IMHO, the argument of Github vs ASF in terms of spamming by AI does not
sound to be very strong.

It sounds to me as just a matter of "motivation" - if they worked with
Github API, then they can mess up whole Github repos, while they need to
deal with JIRA API to mess up with whole ASF JIRA systems. The attacker may
find it more interesting to attack Github repos since account creation is
easier and they can mess up more widespread communities on a single effort,
but if they find it interesting to attack ASF JIRA anyway, the code to
attack will be just created by AI (significant drop of the effort) and the
difficulty wouldn't be noticeably different. They just need to fake the
account creation to be a valid one. Human beings never know about the
intention of the account creation request, so this just slows them down "a
bit" till we do the diligence to create an account. I don't clearly know
about the request for account creation, but it is technically feasible that
we do due diligence to create an account which could be used to attack
"other ASF projects".
(Which criteria do we use to justify the validation of the account creation
request? Is it ever valid one to prevent fake account creation?)

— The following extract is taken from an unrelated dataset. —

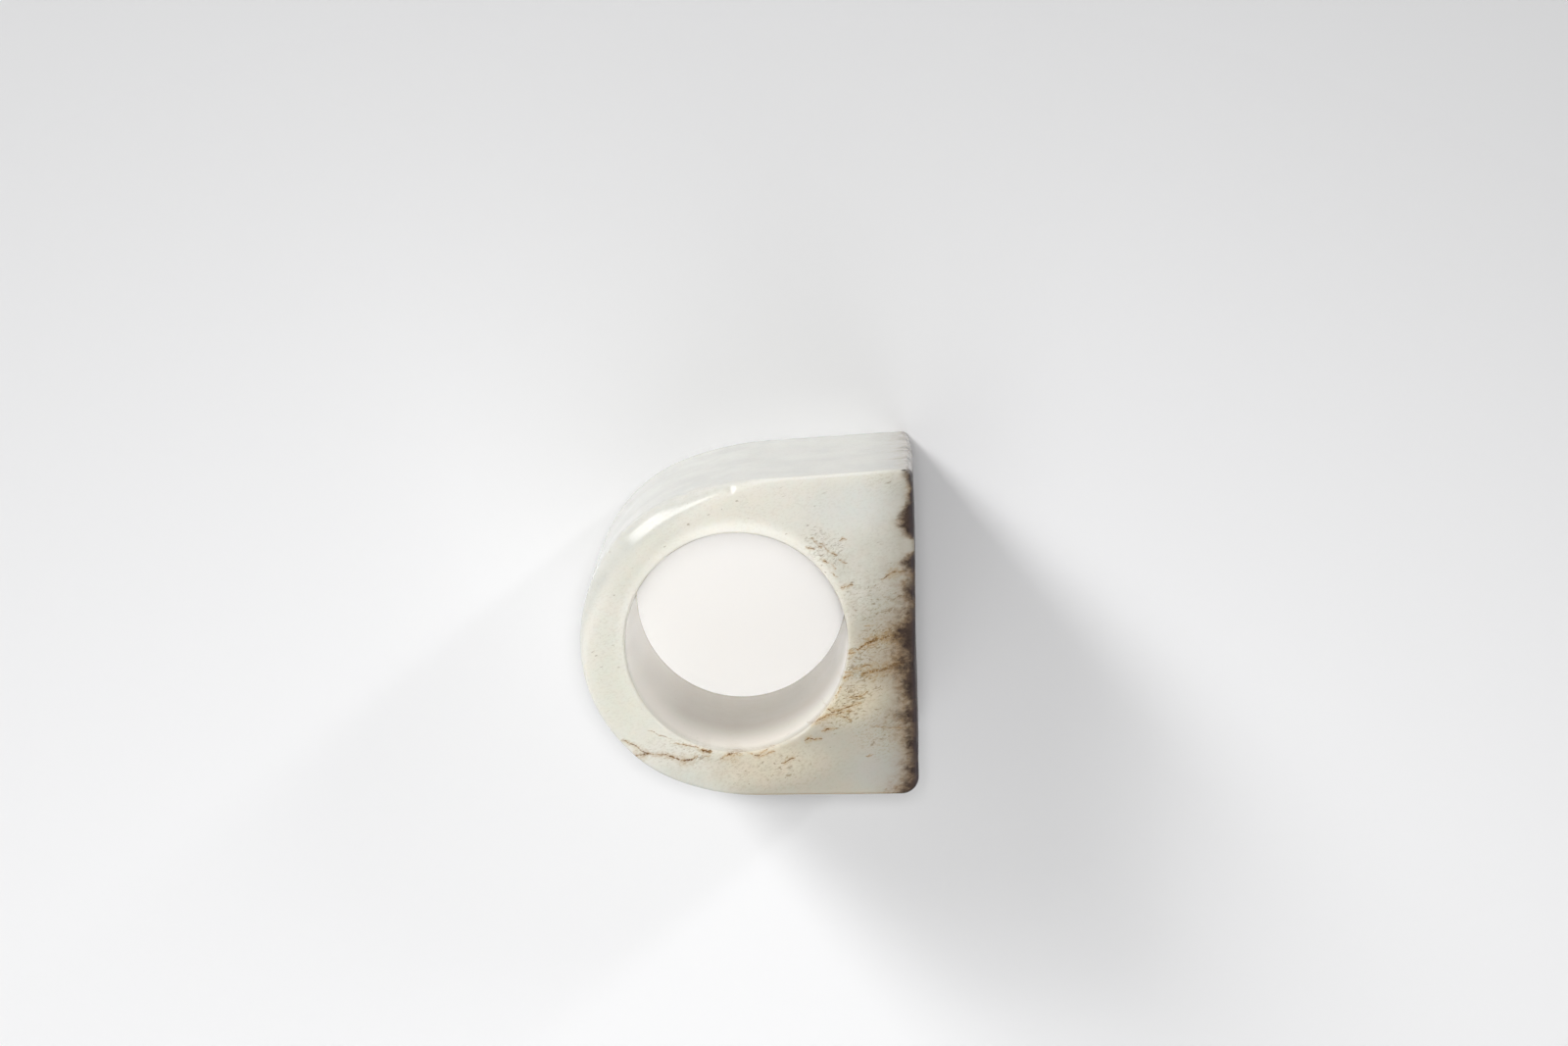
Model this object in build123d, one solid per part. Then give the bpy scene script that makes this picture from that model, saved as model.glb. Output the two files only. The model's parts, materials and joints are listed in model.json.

In addition, they don't want to just impact only the Apache Spark project
once they have access to the system - that isn't worth the effort. Flipping
the coin, collective community efforts on detecting, and spam filtering
systems on INFRA would help Github (as a service vendor) to find the
account(s) and block them, and probably apply broader blockage (e.g. IP
range) if there is a pattern of access. In terms of INFRA, there is no
evidence to believe Github as a service vendor cares less than ASF INFRA in
terms of protecting the system from spamming, which may drive the
conclusion of which system is more vulnerable.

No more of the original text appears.